Recorded data>
= = = =
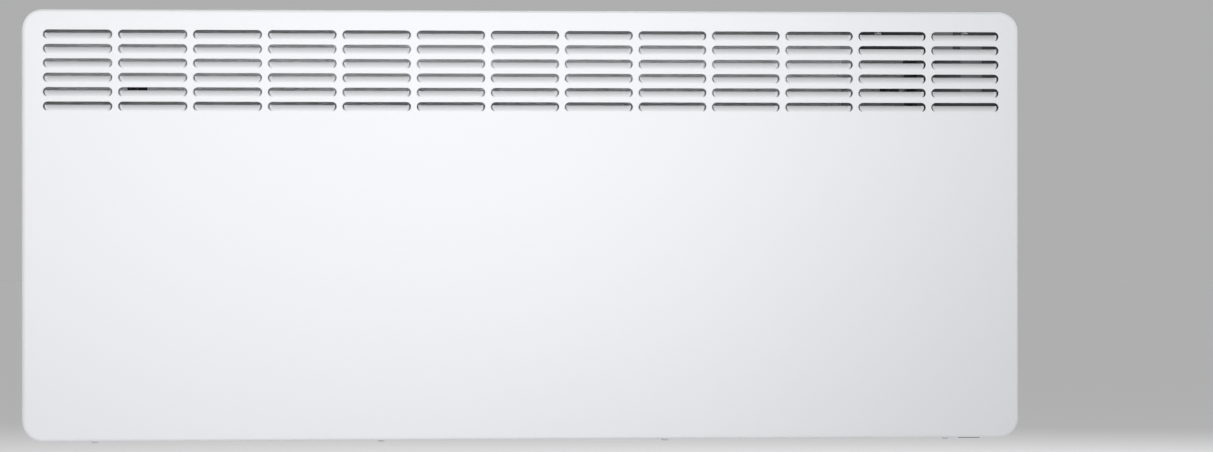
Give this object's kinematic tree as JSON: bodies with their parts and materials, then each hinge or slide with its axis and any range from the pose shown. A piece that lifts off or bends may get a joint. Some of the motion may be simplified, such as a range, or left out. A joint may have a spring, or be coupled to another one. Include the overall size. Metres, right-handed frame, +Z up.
{
  "type": "wall panel convector heater",
  "caption": "Flat wall-hung convector heater with a louvred steel casing, hooked on its wall bracket, with a turning thermostat knob and a rocker switch.",
  "frame": {"origin": "on the wall plane, at the centre of the four wall-screw holes, half way up the casing", "axes": "+X to the viewer's right, +Y into the wall, +Z up; the louvred front faces -Y"},
  "size_m": [1.0545, 0.123, 0.4529],
  "materials": {
    "white_steel": "satin white powder coat on sheet steel",
    "galvanised_steel": "hot-dip galvanised sheet, satin",
    "zinc_steel": "zinc plated",
    "black_steel": "matt black powder coat",
    "buffer_rubber": "matt black rubber",
    "element_aluminium": "as extruded",
    "ceramic": "unglazed steatite, off-white",
    "dark_plastic": "matt dark grey moulding",
    "thermostat_plastic": "off-white thermoset moulding",
    "grey_plastic": "fine-grained grey moulding",
    "white_plastic": "satin white moulding",
    "switch_black": "satin black moulding",
    "tab_brass": "tinned brass strip",
    "wire_jacket": "silicone-jacketed wire"
  },
  "bodies": {
    "wall_bracket": {"upper_rail": "black_steel", "lower_rail": "black_steel", "bracket_uprights": "black_steel", "wall_buffers": "buffer_rubber"},
    "heater": {"front_casing": "white_steel", "rear_panel": "galvanised_steel", "casing_screws": "zinc_steel", "heating_element": "element_aluminium", "element_seals": "ceramic", "element_pins": "zinc_steel", "element_carriers": "galvanised_steel", "heat_shield": "galvanised_steel", "thermal_cutout": "dark_plastic", "partition": "galvanised_steel", "wire_grommet": "buffer_rubber", "control_housing": "dark_plastic", "housing_posts": "zinc_steel", "thermostat_body": "thermostat_plastic", "control_bezel": "grey_plastic", "switch_body": "switch_black", "cable_gland": "switch_black", "terminal_block": "thermostat_plastic", "spade_tabs": "tab_brass", "internal_wires": "wire_jacket"},
    "knob": {"thermostat_knob": "white_plastic", "thermostat_spindle": "zinc_steel"},
    "rocker": {"switch_rocker": "switch_black"}
  },
  "joints": [
    {"name": "lift_off", "type": "slide", "parent": "wall_bracket", "child": "heater", "axis": [0, 0, 1], "range_m": [0, 0.01]},
    {"name": "thermostat_turn", "type": "hinge", "parent": "heater", "child": "knob", "pos_m": [0.5152, -0.076, 0.15], "axis": [-1, 0, 0], "range_deg": [0, 280]},
    {"name": "switch_rock", "type": "hinge", "parent": "heater", "child": "rocker", "pos_m": [0.4785, -0.075, -0.221], "axis": [1, 0, 0], "range_deg": [0, 16]}
  ]
}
= = = =
Aim of the exercise> Print the material above once more, exactly.

Written reply>
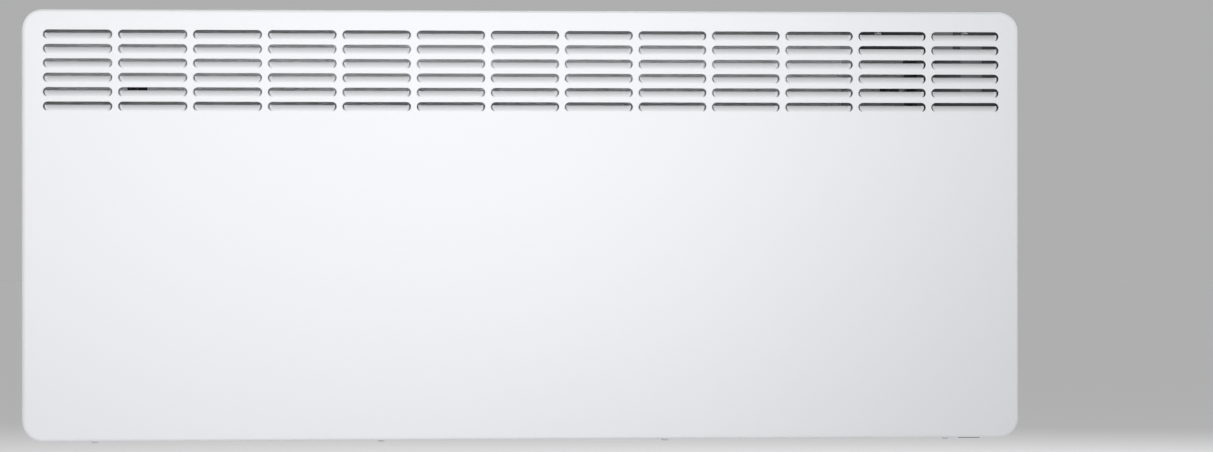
Give this object's kinematic tree as JSON: bodies with their parts and materials, then each hinge or slide with its axis and any range from the pose shown. A piece that lifts off or bends may get a joint. Some of the motion may be simplified, such as a range, or left out. A joint may have a spring, or be coupled to another one. Include the overall size. Metres, right-handed frame, +Z up.
{
  "type": "wall panel convector heater",
  "caption": "Flat wall-hung convector heater with a louvred steel casing, hooked on its wall bracket, with a turning thermostat knob and a rocker switch.",
  "frame": {"origin": "on the wall plane, at the centre of the four wall-screw holes, half way up the casing", "axes": "+X to the viewer's right, +Y into the wall, +Z up; the louvred front faces -Y"},
  "size_m": [1.0545, 0.123, 0.4529],
  "materials": {
    "white_steel": "satin white powder coat on sheet steel",
    "galvanised_steel": "hot-dip galvanised sheet, satin",
    "zinc_steel": "zinc plated",
    "black_steel": "matt black powder coat",
    "buffer_rubber": "matt black rubber",
    "element_aluminium": "as extruded",
    "ceramic": "unglazed steatite, off-white",
    "dark_plastic": "matt dark grey moulding",
    "thermostat_plastic": "off-white thermoset moulding",
    "grey_plastic": "fine-grained grey moulding",
    "white_plastic": "satin white moulding",
    "switch_black": "satin black moulding",
    "tab_brass": "tinned brass strip",
    "wire_jacket": "silicone-jacketed wire"
  },
  "bodies": {
    "wall_bracket": {"upper_rail": "black_steel", "lower_rail": "black_steel", "bracket_uprights": "black_steel", "wall_buffers": "buffer_rubber"},
    "heater": {"front_casing": "white_steel", "rear_panel": "galvanised_steel", "casing_screws": "zinc_steel", "heating_element": "element_aluminium", "element_seals": "ceramic", "element_pins": "zinc_steel", "element_carriers": "galvanised_steel", "heat_shield": "galvanised_steel", "thermal_cutout": "dark_plastic", "partition": "galvanised_steel", "wire_grommet": "buffer_rubber", "control_housing": "dark_plastic", "housing_posts": "zinc_steel", "thermostat_body": "thermostat_plastic", "control_bezel": "grey_plastic", "switch_body": "switch_black", "cable_gland": "switch_black", "terminal_block": "thermostat_plastic", "spade_tabs": "tab_brass", "internal_wires": "wire_jacket"},
    "knob": {"thermostat_knob": "white_plastic", "thermostat_spindle": "zinc_steel"},
    "rocker": {"switch_rocker": "switch_black"}
  },
  "joints": [
    {"name": "lift_off", "type": "slide", "parent": "wall_bracket", "child": "heater", "axis": [0, 0, 1], "range_m": [0, 0.01]},
    {"name": "thermostat_turn", "type": "hinge", "parent": "heater", "child": "knob", "pos_m": [0.5152, -0.076, 0.15], "axis": [-1, 0, 0], "range_deg": [0, 280]},
    {"name": "switch_rock", "type": "hinge", "parent": "heater", "child": "rocker", "pos_m": [0.4785, -0.075, -0.221], "axis": [1, 0, 0], "range_deg": [0, 16]}
  ]
}